Country Report South Korea March 2011

Outlook for 2011-15: Exchange rates

The won has attracted speculative foreign capital since April 2009, much of it funded by the US dollar carry trade (whereby investors borrow in low-yielding currencies, such as the US dollar, and invest in countries where interest rates are higher). This helped to push up the value of the won against the dollar until early 2010, when the onset of the debt crisis in Europe led banks to deleverage, putting downward pressure on the won. The impact of the fluctuating value of the local currency as a result of changes in sentiment has raised serious concerns about the possible impact of won volatility on South Korea's economic recovery.

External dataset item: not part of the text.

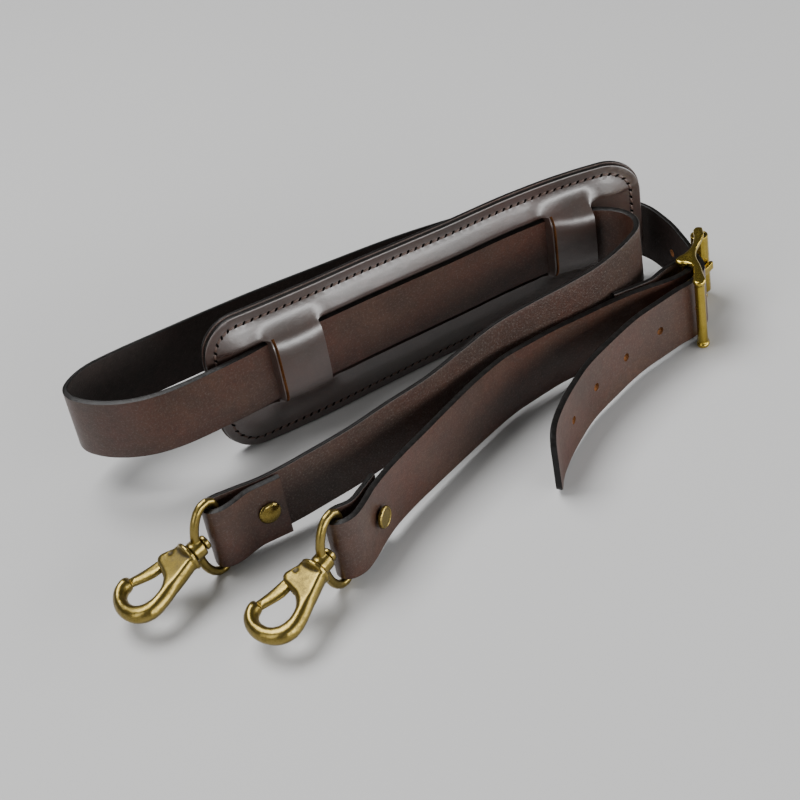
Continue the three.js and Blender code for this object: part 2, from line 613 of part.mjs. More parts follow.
function longStrap() {
  const holes = [];
  for (let i = -HOLES_BEFORE_TONGUE; i <= HOLES_AFTER_TONGUE; i += 1) {
    if (i !== 0) holes.push(punch(longRoute.frameFrom('tongue hole', i * HOLE_PITCH - HOLES_BACK)));
  }
  const [near, far] = [0.15, 0.75].map((share) => tongueFrom.clone().lerp(tongueTo, share));
  holes.push(rod(near, far, TONGUE_WIDTH / 2 + TONGUE_HOLE_MARGIN));
  return cut(strapGeometry(longRoute), shankHole(clip1Pair), tailTrim(), ...holes);
}

function shortStrap() {
  const slot = new THREE.BoxGeometry(FOLD_SLOT.x, FOLD_SLOT.y, TONGUE_WIDTH + 2 * FOLD_SLOT.margin);
  slot.translate(CENTRE_BAR.x + FOLD_SLOT.ahead, CENTRE_BAR.y, tongueZ);
  return cut(strapGeometry(shortRoute), shankHole(clip2Pair), shankHole(bucklePair), slot);
}

// The buckle's side strip seen from above: a nose over the roller, a lobe over the middle bar
function sideStripShape() {
  const shape = new THREE.Shape();
  shape.moveTo(131.9, -19.2);
  shape.splineThru([
    [130.2, -17.5], [127.9, -18.4], [125.6, -22], [121.4, -26.6], [116, -29.6], [111.6, -30.1],
    [109.7, -31.8], [110.1, -34], [112, -36], [112.2, -39.4], [109.2, -43.8], [106.3, -47.4],
    [106.1, -49.8], [108.3, -51.2], [110.8, -49.7], [112.4, -46], [115.2, -40.6], [117.4, -34.8],
    [120.6, -30.6], [125.4, -27], [129.6, -23.4],
  ].map(([x, y]) => new THREE.Vector2(x, y)));
  shape.closePath();
  return shape;
}

function sideStrip(low) {
  const plate = flatPlate(sideStripShape(), SIDE_STRIP, SIDE_STRIP_BEVEL, 1);
  return plate.translate(0, 0, low + SIDE_STRIP / 2);
}

const buckleTop = BUCKLE_STRAP_Z + STRAP_WIDTH + SIDE_STRIP_GAP;
const buckleBottom = BUCKLE_STRAP_Z - SIDE_STRIP_GAP - SIDE_STRIP;

function buckleFrame() {
  const [low, high] = [buckleBottom + SIDE_STRIP / 2, buckleTop + SIDE_STRIP / 2];
  return join(
    sideStrip(buckleBottom),
    sideStrip(buckleTop),
    uprightRod(CENTRE_BAR, BAR_RADIUS, low, high),
    uprightRod(ROLLER_BAR, ROLLER_BAR_RADIUS, low, high),
    uprightRod(FRONT_BAR, FRONT_BAR_RADIUS, low, high),
  );
}

function buckleRoller() {
  const low = buckleBottom + SIDE_STRIP + CLEARANCE;
  const high = buckleTop - CLEARANCE;
  const outline = [[ROLLER_INNER, low], [ROLLER_OUTER, low], [ROLLER_OUTER, high], [ROLLER_INNER, high]];
  const profile = [...outline, outline[0]].map(([r, h]) => new THREE.Vector2(r, h));
  const geometry = new THREE.LatheGeometry(profile, 14);
  return geometry.rotateX(Math.PI / 2).translate(ROLLER_BAR.x, ROLLER_BAR.y, 0);
}

// The tongue: an eye round the middle bar and an arm whose tip lies on the roller
function buckleTongue() {
  const along = new THREE.Vector2(TONGUE_TIP.x - CENTRE_BAR.x, TONGUE_TIP.y - CENTRE_BAR.y);
  const length = along.length();
  const eye = BAR_RADIUS + CLEARANCE + TONGUE_EYE_WALL;
  const half = TONGUE_THICK / 2;
  const turn = Math.asin(half / eye);
  const shape = new THREE.Shape();
  shape.absarc(0, 0, eye, turn, 2 * Math.PI - turn, false);
  shape.lineTo(length - half, -half);
  shape.absarc(length - half, 0, half, -Math.PI / 2, Math.PI / 2, false);
  shape.closePath();
  const hole = new THREE.Path();
  hole.absarc(0, 0, BAR_RADIUS + CLEARANCE, 0, 2 * Math.PI, true);
  shape.holes.push(hole);
  const sweep = { depth: TONGUE_WIDTH, bevelEnabled: false, curveSegments: 7 };
  const geometry = new THREE.ExtrudeGeometry(shape, sweep);
  geometry.translate(0, 0, -TONGUE_WIDTH / 2).rotateZ(along.angle());
  return geometry.translate(tongueFrom.x, tongueFrom.y, tongueFrom.z);
}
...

To help prevent further damaging fluctuations in the won's value, in late 2010 the government reimposed taxes on interest and capital gains on South Korean government bonds owned by non-residents. (Taxes on interest and capital gains had been waived since May 2009.) This measure, along with others implemented since mid-2010, is designed to control potentially destabilising capital flows. We expect the won to strengthen on an annual average basis from W1,156.2:US$1 in 2010 to W1,065:US$1 in 2015. However, there are significant risks to this forecast. The won will remain vulnerable to changes in investor risk appetite, and also to geopolitical developments. Notably, elevated tensions with North Korea could put downward pressure on the currency in international foreign-exchange markets in 2011-15.